Working on your Perception (Brand Message)
The brand message is different from your values. While your values describe who you are to your internal team, the brand message is the outward facing statement that encapsulates your values and shapes how your audience perceives you. This should be a short tagline that is unique to you, and can be used in marketing campaigns, merchandise, and lots of other places. Sometimes this tagline is used within the logo design itself, but not always.
Think of ‘Just do it’ or ‘It’s finger lickin’ good’. They’re not the name of the brand, nor do they appear within Nike and KFC’s official logo, but they are synonymous with the services they represent, and each hold a core of that that product stands for.
During your workshops, the chances are that specific words or phrases have come up repeatedly when describing your service. Start there and brainstorm ways of making it catchy or more meaningful. To make sure it’s flexible and memorable, you want to aim for short and punchy.
The brand message will likely reflect your brand tone of voice, so is it personal, ambitious, or maybe challenging? How does it roll off the tongue when you say it out loud, or when you combine it with the name of your service? How does it look written down? These are all things to consider when defining your core brand message.
e.g. “Healthier, Happier, You” for Active South Ayrshire communicates their focus on both the physical and mental wellbeing with a personal connection to their local community.
Considering Promotion
The last of the P’s is Promotion; who are we speaking to and how are we reaching them. This is a more general marketing question but should be highly influential in all your branding choices.
By knowing who we’re speaking to and what platforms we’re most likely to use, we can make sure our visual identity is suitable to that audience and platform.
For example, if you know you’re serving a young audience, your visual identity choices may lead to a younger looking brand, taking a few more risks, and with designs in mind that work for animations on platforms like Instagram and TikTok. You may want to consider a standout font that looks good on still graphics as action statements.
If, however, you’re dealing with an ageing population, perhaps clarity and legibility take precedence, making sure your brand stands out in printed materials and leaves room for explanatory text, as they may want more context and proof of concept before deciding to sign up to your service.
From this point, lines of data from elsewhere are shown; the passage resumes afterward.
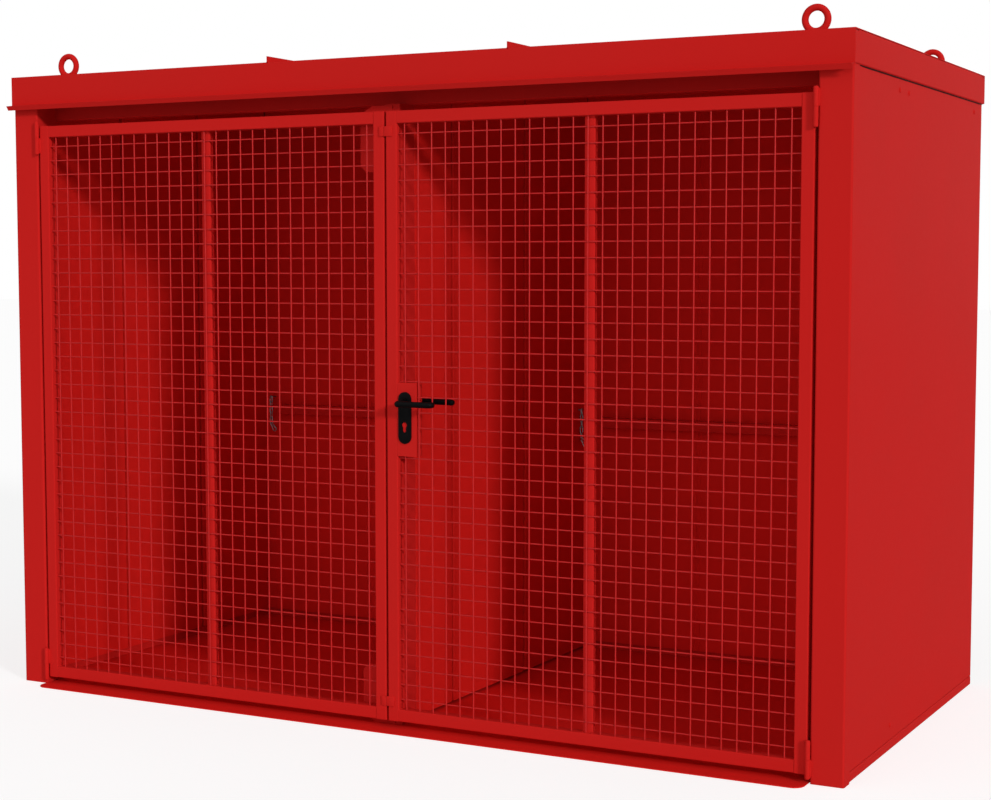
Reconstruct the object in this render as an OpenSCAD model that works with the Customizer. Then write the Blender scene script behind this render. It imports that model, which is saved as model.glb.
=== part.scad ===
/* [Overall] */
// Width over the roof edge
roof_w = 3120; // [2400:20:4000]
// Depth over the roof edge
roof_d = 1560; // [1200:20:2000]
// Height from the ground to the top of the roof sheet
total_h = 2200; // [2000:10:2600]
// Height of the folded roof edge
fascia_h = 100; // [80:5:140]
// How far the side sheets stand in from the roof edge
side_inset = 8; // [6:1:20]
// How far the front columns stand in from the roof edge
front_inset = 7; // [4:1:15]
// How far the rear sheet stands in from the roof edge
rear_inset = 7; // [6:1:20]

/* [Sheet metal] */
// Thickness of the wall, roof and edge sheets
sheet_t = 2; // [1.5:0.5:3]
// Thickness of the folded columns
column_t = 3; // [2:0.5:4]
// Inside radius of every fold
fold_r = 3; // [1.5:0.5:5]
// Thickness of a double wall, outer sheet to inner face
wall_t = 52; // [44:2:80]
// Groove between two inner wall panels
panel_groove = 12; // [6:1:20]
// Number of inner panels on a side wall
side_panels = 3; // [2:1:4]
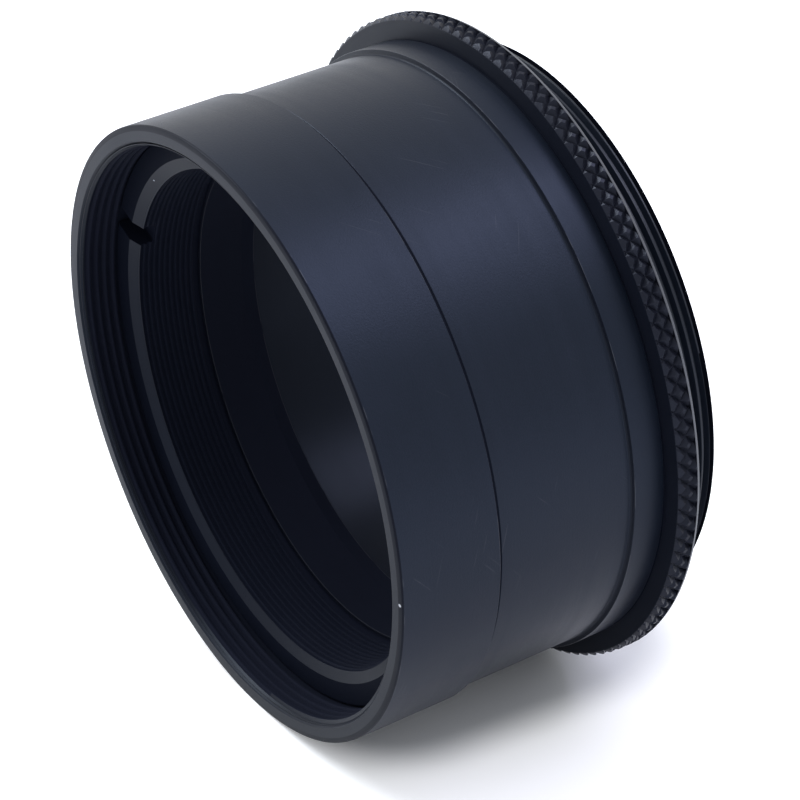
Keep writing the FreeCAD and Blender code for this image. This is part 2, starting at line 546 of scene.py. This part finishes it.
class Graph:
    """The node tree of one material or world."""

    def __init__(self, owner: bpy.types.Material | bpy.types.World) -> None:
        """Empty the owner's node tree and keep it."""
        owner.use_nodes = True
        self.tree = owner.node_tree
        self.tree.nodes.clear()

    def add(
        self,
        kind: str,
        settings: Mapping[str, Any] | None = None,
        inputs: Mapping[int | str, Any] | None = None,
        output: int | str = 0,
    ) -> Signal:
        """Add any node, set it up and link it.

        Args:
            kind: The node's type.
            settings: Its properties, which are set first.
            inputs: Values or signals for its sockets, by name or number.
            output: The output that is handed back, by name or number.

        Returns:
            The chosen output.
        """
        node = self.tree.nodes.new(kind)
        for name, value in (settings or {}).items():
            setattr(node, name, value)
        for name, value in (inputs or {}).items():
            socket = node.inputs[name]
            if isinstance(value, Signal):
                self.tree.links.new(value.socket, socket)
            else:
                socket.default_value = value
        socket = node.outputs[output] if len(node.outputs) else None
        return Signal(self, socket)

    def surface(self, inputs: Mapping[int | str, Any]) -> None:
        """End the material with a Principled shader that has these inputs."""
        shader = self.add("ShaderNodeBsdfPrincipled", {}, inputs)
        self.add("ShaderNodeOutputMaterial", {}, {"Surface": shader})

    def blend(self, mask: Signal, below: Signal | Colour, above: Signal | Colour) -> Signal:
        """Mix two colours by a mask, whose 0 gives the first and 1 the second."""
        return self.add("ShaderNodeMix", {"data_type": "RGBA"}, {0: mask, 6: below, 7: above}, 2)

    def scaled(self, vector: Signal, factors: tuple[float, float, float]) -> Signal:
        """Multiply a vector's three parts."""
        return self.add("ShaderNodeVectorMath", {"operation": "MULTIPLY"}, {0: vector, 1: factors})

    def noise(
        self, vector: Signal, scale: float, detail: float = 2.0, rough: float = 0.5
    ) -> Signal:
        """Smooth noise in space, from 0 to 1.

        Args:
            vector: The place.
            scale: The number of features in a millimetre.
            detail: The number of finer layers.
            rough: How strong the finer layers are.
        """
        inputs = {"Vector": vector, "Scale": scale, "Detail": detail, "Roughness": rough}
        return self.add("ShaderNodeTexNoise", {"noise_dimensions": "3D"}, inputs)

    def rings(self, distance: Signal, scale: float, detail: float = 2.0) -> Signal:
        """Noise along one distance, from 0 to 1, which draws turned rings.

        Args:
            distance: The distance.
            scale: The number of rings in a millimetre.
            detail: The number of finer layers.
        """
        inputs = {"W": distance, "Scale": scale, "Detail": detail, "Roughness": 0.6}
        return self.add("ShaderNodeTexNoise", {"noise_dimensions": "1D"}, inputs)


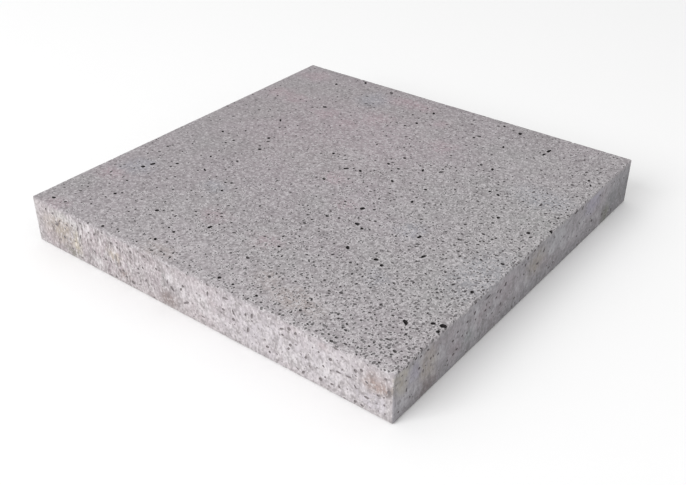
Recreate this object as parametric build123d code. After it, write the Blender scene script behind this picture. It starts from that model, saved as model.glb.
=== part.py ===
from build123d import *
import os

# Square concrete paving slab, cast in one piece and stored lying on its bed face.
# Millimetres, +Z up. The origin is the middle of the bed face, X and Y run along its sides.

slab_length = 600.0  # side along X
slab_width = 600.0  # side along Y
slab_thickness = 70.0  # bed face to walking face
arris_radius = 2.0  # rounding that the mould leaves on all twelve edges


def paving_slab():
    """The slab: a rectangular block of concrete with every arris slightly rounded."""
    block = Box(
        slab_length,
        slab_width,
        slab_thickness,
        align=(Align.CENTER, Align.CENTER, Align.MIN),
    )
    return fillet(block.edges(), arris_radius)


os.makedirs("parts", exist_ok=True)
export_step(paving_slab(), "parts/paving_slab.step")
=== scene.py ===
"""Looks of a square concrete paving slab that was cast in one piece, with an open-pored walking face.

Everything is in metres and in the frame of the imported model: +Z up, the origin in the middle of the bed
face, X and Y along the slab's sides. Sizes of holes, stains and patterns are written in millimetres.
"""

import logging
import math
import random
from collections import defaultdict
from collections.abc import Callable, Iterable, Iterator
from dataclasses import dataclass
from enum import Enum
from itertools import product

import bmesh
import bpy
import numpy as np
from bmesh.types import BMesh, BMVert
from bpy.types import Material, Mesh, Node, NodeSocket, NodeTree, Object
from mathutils import Matrix, Vector, noise


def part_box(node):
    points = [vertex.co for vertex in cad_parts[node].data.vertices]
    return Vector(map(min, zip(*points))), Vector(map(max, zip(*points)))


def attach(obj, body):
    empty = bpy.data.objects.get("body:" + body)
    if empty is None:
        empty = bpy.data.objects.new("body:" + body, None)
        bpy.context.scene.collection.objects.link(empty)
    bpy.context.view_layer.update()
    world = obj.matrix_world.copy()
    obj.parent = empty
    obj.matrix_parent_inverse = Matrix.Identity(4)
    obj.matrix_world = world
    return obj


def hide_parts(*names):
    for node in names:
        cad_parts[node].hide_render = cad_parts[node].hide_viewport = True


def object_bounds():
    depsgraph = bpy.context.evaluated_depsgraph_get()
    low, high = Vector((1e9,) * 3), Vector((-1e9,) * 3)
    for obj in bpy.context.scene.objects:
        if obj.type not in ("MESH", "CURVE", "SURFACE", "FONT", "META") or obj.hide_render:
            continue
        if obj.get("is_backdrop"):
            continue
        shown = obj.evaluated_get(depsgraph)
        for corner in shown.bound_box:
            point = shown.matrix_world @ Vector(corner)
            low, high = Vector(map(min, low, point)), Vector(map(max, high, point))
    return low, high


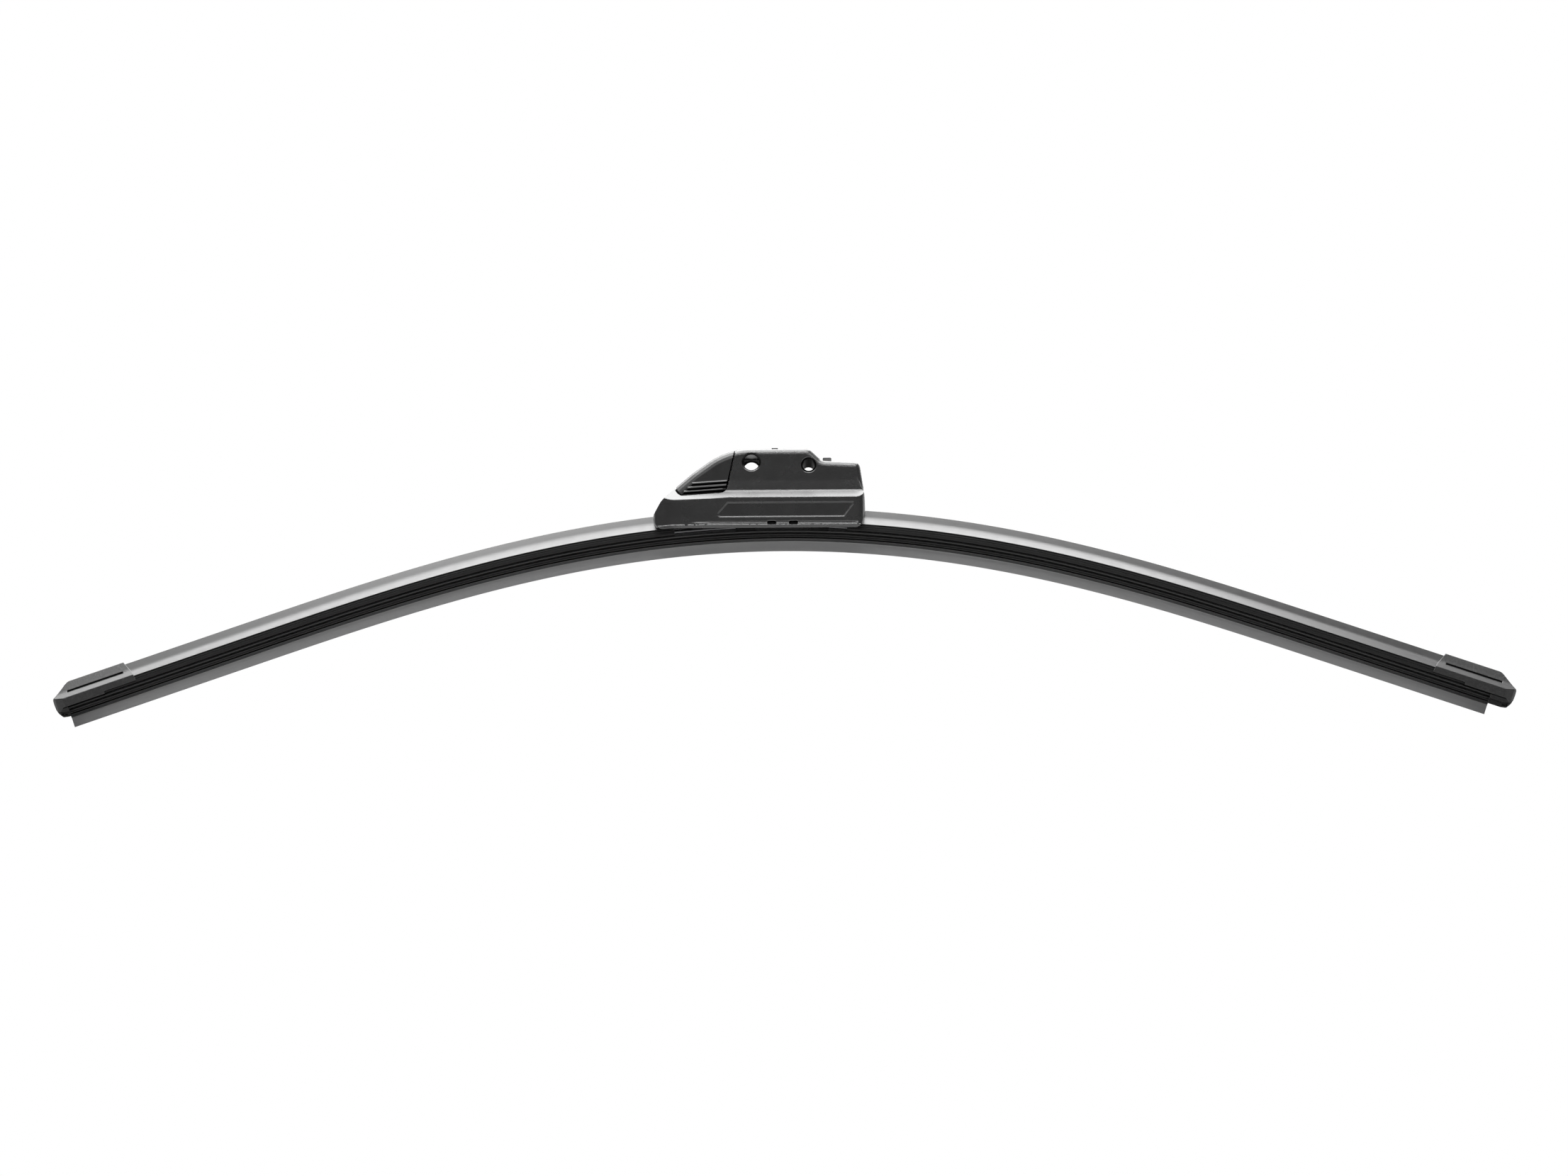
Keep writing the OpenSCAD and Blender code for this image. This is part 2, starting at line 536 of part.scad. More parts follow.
module pivot_tube() {
    reach = wall_y - 0.2;
    color([0.35, 0.35, 0.36]) in_place() difference() {
        cross_pin(tube_d, pivot_x, pivot_z, -reach, reach);
        cross_pin(tube_bore, pivot_x, pivot_z, -reach - 1, reach + 1);
    }
}

wiper_rubber();
rail_front();
rail_back();
spoiler_left();
spoiler_right();
end_cap_left();
end_cap_right();
base_bracket();
housing();
nose_cap();
hook_adapter();
pivot_tube();
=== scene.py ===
"""Flat wiper blade with a clip-on arm connector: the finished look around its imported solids."""

import math

import bmesh
import bpy
from bpy.props import FloatProperty, FloatVectorProperty, PointerProperty
from mathutils import Matrix, Vector


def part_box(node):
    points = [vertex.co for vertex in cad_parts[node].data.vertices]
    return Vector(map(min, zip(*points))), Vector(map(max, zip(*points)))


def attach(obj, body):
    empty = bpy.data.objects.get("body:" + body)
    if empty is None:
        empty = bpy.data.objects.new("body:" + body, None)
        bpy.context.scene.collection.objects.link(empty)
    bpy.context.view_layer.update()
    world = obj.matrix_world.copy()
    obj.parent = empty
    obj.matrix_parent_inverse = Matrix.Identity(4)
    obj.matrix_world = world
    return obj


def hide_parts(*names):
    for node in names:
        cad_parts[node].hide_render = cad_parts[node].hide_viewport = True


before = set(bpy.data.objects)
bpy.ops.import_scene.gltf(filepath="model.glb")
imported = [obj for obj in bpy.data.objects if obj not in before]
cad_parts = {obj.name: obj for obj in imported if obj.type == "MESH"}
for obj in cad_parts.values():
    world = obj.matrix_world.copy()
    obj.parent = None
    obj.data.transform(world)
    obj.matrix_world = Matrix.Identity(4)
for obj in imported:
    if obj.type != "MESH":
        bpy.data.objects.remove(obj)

bl_info = {
    "name": "Wiper Blade",
    "version": (1, 0, 0),
    "blender": (4, 5, 0),
    "location": "View3D > Sidebar > Wiper",
    "description": "Builds a flat wiper blade with its arm connector around the packed frame",
    "category": "Add Mesh",
}

MM = 0.001
WHITE = (1, 1, 1)

# These, down to the nose, are in millimetres, and places count from the middle of the lip's edge
# The pivot tube along the blade and up, where the part has its origin
PIVOT_X, PIVOT_Z = 10.25, 33.6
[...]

If you really want to do your homework, you can commission a Mosaic Profile to be done on your local demographic or existing membership base to give you hard proof of who your customers may be, and how to best connect with them.
Embracing the challenge
Developing a new brand identity can be a hugely rewarding experience, with an impact across all your business areas. Hopefully, the guidance provided in this course will provide some anchor points to help navigate this journey.
If you are embarking on a branding journey, whether that’s building a brand-new brand identity, or refreshing an existing one, make sure you take the time to do it right, and don’t shy away from enlisting the help of professionals as and when required.